The structures survived a 9.0 earthquake. It was on old design nobody is even remotely considering and I’m not too worried about tsunamis in Ohio. Certainly the modern Westinghouse design that doesn’t rely on any recirculating pumps (as a last resort) suits our modern needs without the same level of risk.

And yes, lobbyists actually write legislation because unlike members of congress who are trained in nothing beyond a law degree, they represent industries that know what they’re doing. I pay money for lobbyists to represent me so I don’t get screwed by bad legislation. Congress relies on the input and expertise of people in the field.

You may be right that both the pressure vessels and containments are no longer intact, but I doubt it. Last I checked, containments and vessels were holding pressure. They have been periodically venting steam from inside the pressure vessels (where the reactor cores are) into the containments, and from the containments into the outside world, since the start. So there have been repeated deliberate “core breaches” releasing cesium, iodine and everything else you’d expect, but describing the current containment status as “the cores are open” is a real leap.

How well the reactor buildings themselves survived the earthquake and tsunami will come out during the post-mortem on all this. It is entirely possible that if the recommended 1990’s modification of fitting hard vents to the toruses had been performed on these reactors, there would have been no venting into the building, no hydrogen explosions, and personnel would have been free to walk around on the fuel pool decks, checking spent fuel pool water levels visually and topping them up directly with hoses.

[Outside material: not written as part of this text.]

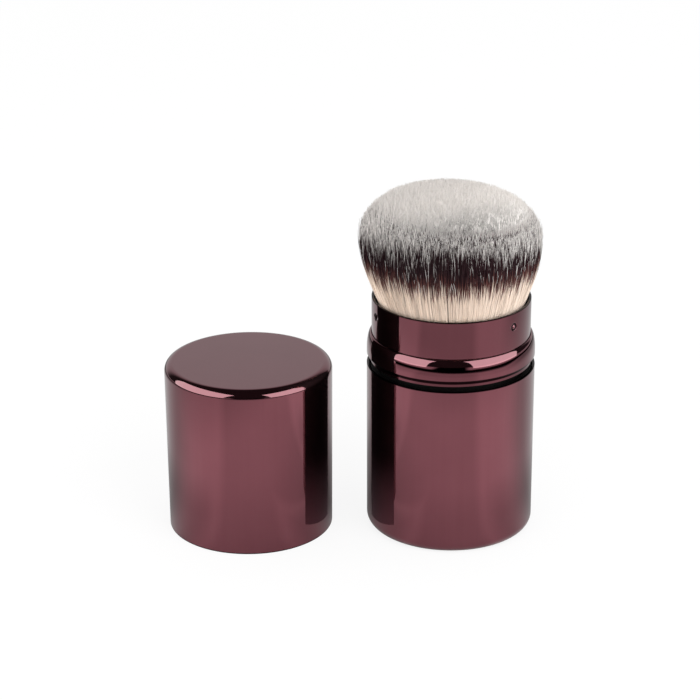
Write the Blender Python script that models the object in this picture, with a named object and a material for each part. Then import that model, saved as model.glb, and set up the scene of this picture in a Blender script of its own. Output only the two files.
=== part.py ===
# Retractable makeup brush with its cap taken off and stood beside it.
#
# The brush stands on the origin with its axis along +Z. The base carries the bristle knot,
# the collar slides up and down around the knot, and the cap is a piece of its own.

import math

import bmesh
import bpy
from mathutils import Matrix

MM = 0.001

# How round pieces are divided
SEGMENTS = 36
SMALL_SEGMENTS = 16
EDGE_STEPS = 3
SHOULDER_STEPS = 5
FLARE_STEPS = 5
DOME_STEPS = 7
RUBBER_SIDES = 8
SHARP_ANGLE = math.radians(35)
WELD = 0.001 * MM

# Clearances
GLUE_GAP = 0.1 * MM
RUNNING_GAP = 0.12 * MM
RUBBER_GAP = 0.04 * MM
SEAT_GAP = 0.25 * MM
HAIR_GAP = 0.15 * MM
OVERRUN = 1.0 * MM

# Base: the metal cup that is held in the hand
BASE_RADIUS = 17.6 * MM
BASE_HEIGHT = 36.45 * MM
BASE_WALL = 0.5 * MM
BASE_FOOT_ROUND = 2.2 * MM
METAL_EDGE_ROUND = 0.2 * MM

# Ballast ring in the bottom of the cup
BALLAST_TO_ROUND = 0.4 * MM
BALLAST_THICKNESS = 3.1 * MM
BALLAST_BORE = 4.6 * MM
BALLAST_CHAMFER = 0.5 * MM

# Plastic liner that guides the collar
LINER_WALL = 0.7 * MM
LINER_FLOOR = 1.2 * MM
KEY_COUNT = 3
KEY_WIDTH = 2.0 * MM
BUSH_HEIGHT = 2.0 * MM

# Post and the two screws that clamp it
POST_RADIUS = 6.0 * MM
POST_FLANGE_RADIUS = 11.5 * MM
POST_FLANGE_THICKNESS = 1.6 * MM
POST_FILLET = 1.5 * MM
SCREW_RADIUS = 1.3 * MM
SCREW_HEAD_RADIUS = 2.5 * MM
SCREW_HEAD_HEIGHT = 1.4 * MM
SCREW_LENGTH = 8.0 * MM
SCREW_TIP = 1.0 * MM
SCREW_SOCKET_RADIUS = 1.1 * MM
SCREW_SOCKET_DEPTH = 0.8 * MM
WASHER_RADIUS = 3.4 * MM
WASHER_THICKNESS = 0.5 * MM

# Ferrule cup that holds the roots of the bristles
FERRULE_WALL = 0.4 * MM
FERRULE_FLOOR = 0.6 * MM
FERRULE_HEIGHT = 16.2 * MM
FERRULE_BELOW_RIM = 9.0 * MM
RESIN_DEPTH = 7.3 * MM
BINDING_HEIGHT = 1.6 * MM
BINDING_THICKNESS = 0.6 * MM
SLEEVE_TO_FERRULE = 0.5 * MM

# Bristles, as they stand when nothing presses on them
BRISTLE_TO_COLLAR = 0.35 * MM
BRISTLE_FLARE = 3.05 * MM
BRISTLE_WIDEST_HEIGHT = 12.25 * MM
BRISTLE_DOME_HEIGHT = 10.75 * MM
DOME_ROUNDNESS = 2.6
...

The reactors may have physically survived the earthquake AND the tsunami just fine. Their ability to survive a prolonged station blackout was poor.

I ran across a pdf of a short Tepco slide presentation about an integrity inspection of dry storage casks and spent fuels at Fukushima power station, as of March 2010.

It has a couple nice illustrations, especially of the common storage pool they added, and worth looking at just for that.

As of last March, Fukushima had 1760 tons of spent fuel, in about 9700 spent fuel assemblies. They have 408 assemblies in dry cask, and generate about 700 spent fuel assemblies per year.

If we assume they’ve generated more spent fuel assemblies since the inspection, that’s basically 10,000 fuel assemblies. Full capacity is 15,558 assemblies.

In case there’s disagreement about the amount of spent fuel at Fukushima, I think this is a pretty good reference for that.